Hence, concluded that it is not a fit case in which Supreme Court should exercise its powers under Article 136 of the Constitution and grant leave to appeal. The Special Leave Petition therefore dismissed

11. Completion of Investigation

As soon as investigation is complete, according to Sec 173 (2) of Cr. P.C, the Officer –In – Charge of the Police Station shall forward to a Magistrate empowered to take cognizance of the offence on a Police Report, a Report in the form prescribed by the concerned Sate Government. , and further investigation report, if any. However, the Report should contain accompaniments which are required to be submitted under Sec 173(5) Cr.P.C, (Matchumari Venkatarreddy V. State of Andhra Pradesh, 1994 Cri L J 257).

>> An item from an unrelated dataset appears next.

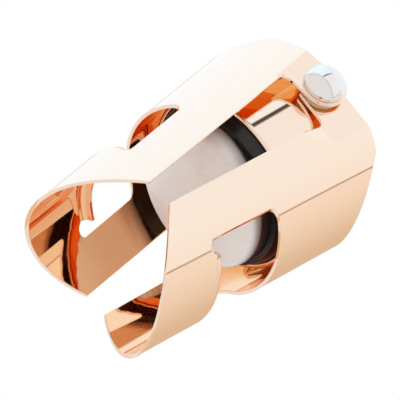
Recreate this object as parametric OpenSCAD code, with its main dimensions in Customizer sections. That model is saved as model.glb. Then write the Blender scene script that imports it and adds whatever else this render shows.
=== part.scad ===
// Sparkling-wine bottle stopper with two hinged wings, sizes in millimetres.
// The origin is the centre of the sealing plug's end face. +Z runs up the bottle's
// axis to the closed end of the cap, and the two rivets lie along Y.

/* [Wings] */
// Outer radius of the half-tube that each wing is bent from
wing_r = 19; // [18.8:0.1:20]
// Thickness of the wing sheet
sheet_t = 0.6; // [0.6:0.05:0.9]
// Lean of the left wing towards the axis, in degrees
left_lean = 8.6; // [2:0.1:9]
// Lean of the right wing towards the axis, in degrees
right_lean = 3.9; // [2:0.1:9]
// Height of the roof edge above the rivets
roof_h = 3.1; // [2:0.1:3.4]
// Drop of the roof edge at the middle of the back
roof_drop = 4.6; // [2:0.1:7]
// Radius of the rounded ear around each rivet
ear_r = 3.9; // [3.8:0.1:4.4]
// Distance of the slot's edge from the middle plane, beside the ear
slot_s = 5.6; // [5.2:0.1:6.5]
// Distance of the beak's tip from the middle plane
beak_s = 6.3; // [5.6:0.1:7.5]
// Depth of the beak's tip below the rivets
beak_u = 37.4; // [35:0.1:40]
// Depth of the lowest edge below the rivets, at the middle of the back
foot_u = 44.6; // [42:0.1:48]

/* [Windows and hooks] */
// Distance of the window's side edges from the middle plane
window_s = 13; // [12:0.1:14]
// Depth of the window's upper edge below the rivets
window_u = 19; // [18:0.1:21]
// Radius of the window's upper corners
window_corner = 1.8; // [1:0.1:2.5]
// Depth of the hook's upper face below the rivets
hook_u = 30.6; // [30:0.1:32]
// Radius of the hook's inner edge
hook_r = 16.6; // [15:0.1:17]
// Outer radius of the hook's bend
hook_bend = 1.6; // [1.2:0.1:1.8]
// Half of the angle that the hook spans around the bottle, in degrees
hook_angle = 35.5; // [28:0.5:36]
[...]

12. Cognizance and Dismissal of a Complaint or Discharge of the acussed

On receipt of a Police Report, the Magistrate may (must) take cognizance, and shall decide, as per Sec 190(1) (b) Cr. P.C, or proceed as per alternatives available with him under Cr.P.C. If there is no sufficient ground for proceeding, Magistrate shall dismiss the complaint, as per Sec 203 of Cr.P.C, and shall briefly record his reasoning. Whereas in charge-sheeted case, upon consideration of the record of the cases and the documents submitted, and after submission of the accused and by the prosecution, if the judge consider that there is no sufficient ground for proceeding, judge can discharge the accused u/s 227 of Cr. P.C; or to proceed for framing charges as pr Sec 228 Cr. P.C.